THE MYTH OF "DEFENSIVE MEDICINE"
“Defensive medicine” is a term made up by the U.S. Chamber of Commerce to promote the agenda of insurance companies and powerful corporations at the expense of consumers whose only recourse to justice is our jury system. Apparently, as goes the myth, doctors routinely order tests, knowing they are unnecessary, for the sole purpose of protecting themselves from frivolous malpractice suits.
$Billions For Unnecessary Tests
One Florida tort reforming emergency room doctor recently bragged that he orders $50,000 worth of unnecessary tests -- per shift! And that in a state with severe caps on damages. Assuming at that hospital two doctors per shift and three shifts, that would be over $2 million per week and $100 million per year of unnecessary tests. And where does all that Medicare and insurance money go? Right to the bottom line of the hospital. Come to think of it, if a hospital allows $100 million of knowingly unnecessary tests per year, isn’t that Medicare fraud? And that’s just one hospital. If the U.S. Chamber is right and doctors are ordering $50 billion, $200 billion, or $1 trillion of knowingly unnecessary tests annually, someone is making an awful lot of money off of those tests.
Financial Gain, Not Fear of Being Sued
The “fear of lawsuits” myth is totally discredited by the fact that those unnecessary tests are ordered most frequently in California, Texas and Michigan, all of which have draconian tort “reform” laws, and least commonly in Hawaii, which has no tort reform. Indeed, Hawaii has the lowest per capita Medicare reimbursement rate, while Texas, California and Michigan are among the highest. So, those states with the most severe restrictions on a catastrophically injured person’s access to justice also have the highest healthcare costs. Go figure.
As The New Yorker magazine eloquently demonstrated in its June 2009 issue, unnecessary tests and procedures are driven by profit motivation, not a fear of being sued. It is a change in mindset from helping patients to helping your bottom line. As The New Yorker article notes, in McAllen, Texas, one of the nation's most expensive healthcare markets (in a state with the most severe tort "reform"), a doctor explains: “Before, it was about how to do a good job. Now it is about: How much will you benefit?”

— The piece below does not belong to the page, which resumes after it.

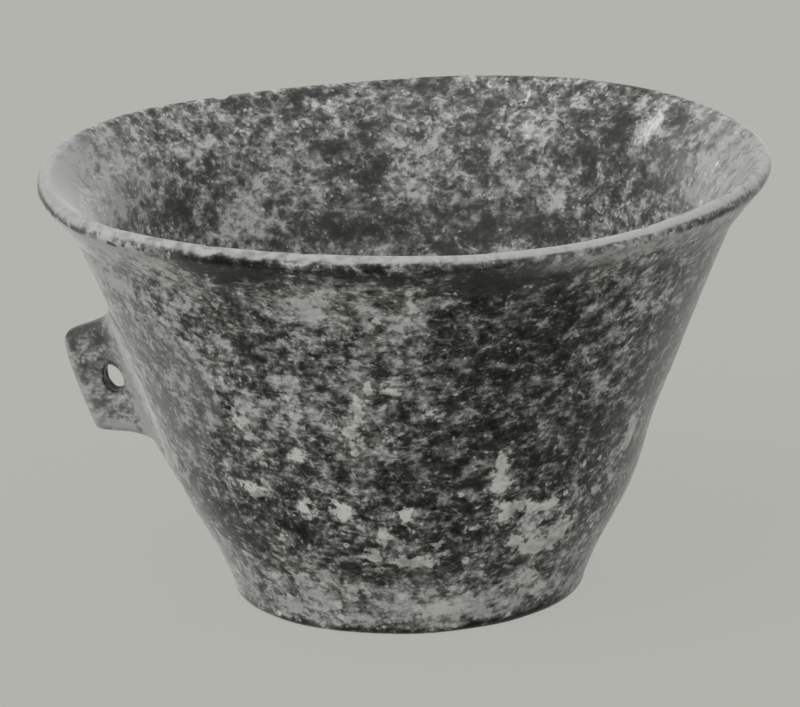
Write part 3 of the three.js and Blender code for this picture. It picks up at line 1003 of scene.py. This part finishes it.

According to The New Yorker, healthcare costs increase in direct proportion to the number of individual decisions doctors make regarding which services and treatments to order. The most expensive piece of medical equipment, as the saying goes, is a doctor’s pen. (The New Yorker, "The Cost Conundrum," p. 6). Financial gain drives the demand for tests, not so-called defensive medicine.
Fortunately, not all hospitals function like those in McAllen, Texas, where malpractice suits are virtually non-existent because of caps. The Mayo Clinic and other not-for-profit institutions have eliminated financial incentives so that a doctor’s goal in patient care is not to increase his income but to do what is best for the patient. The result – fewer unncessary and expensive procedures and lower costs. In fact, healthcare costs at the Mayo Clinic are half of what they are in McAllen, Texas. And there are no caps in Minnesota.
Just What is "Unneccessary"?
Although the tort reformers would have you think otherwise, not all tests which turn out normal are unnecessary. If you fall down and hit your head and have an excruciating headache, the worst of your life, would you be satisfied if an emergency room doctor tells you to take two aspirin and go home, without any testing? And if they do a CT and it turns out you don’t have a brain hemmorrhage, was that CT unnecessary? Or if you have horrible chest pains, how would you feel if a doctor tells you he thinks it is indigestion and doesn’t do an EKG or any laboratory tests? And if they perform an EKG and it is normal, is that defensive medicine? Was your screening colonoscopy or pap smear which turned out normal, unnecessary?
Think about this. You wear your seatbelt every day and 99.9 percent of the time you don’t need it. Unnecessary? Almost all airbags go unused. Unnecessary? I, for one, think airbags, seatbelts, pap smears, colonoscopies, EKG’s for chest pain, and CT’s for excruciating headaches are not unnecessary, even when it turns out in hindsight you didn’t need them.
Give Good Doctors the Credit They Deserve
Let’s give doctors more credit than they are getting. Reputable doctors don’t order tests they know are unnecessary – for any reason. Remember, like “death panels,” defensive medicine is a myth.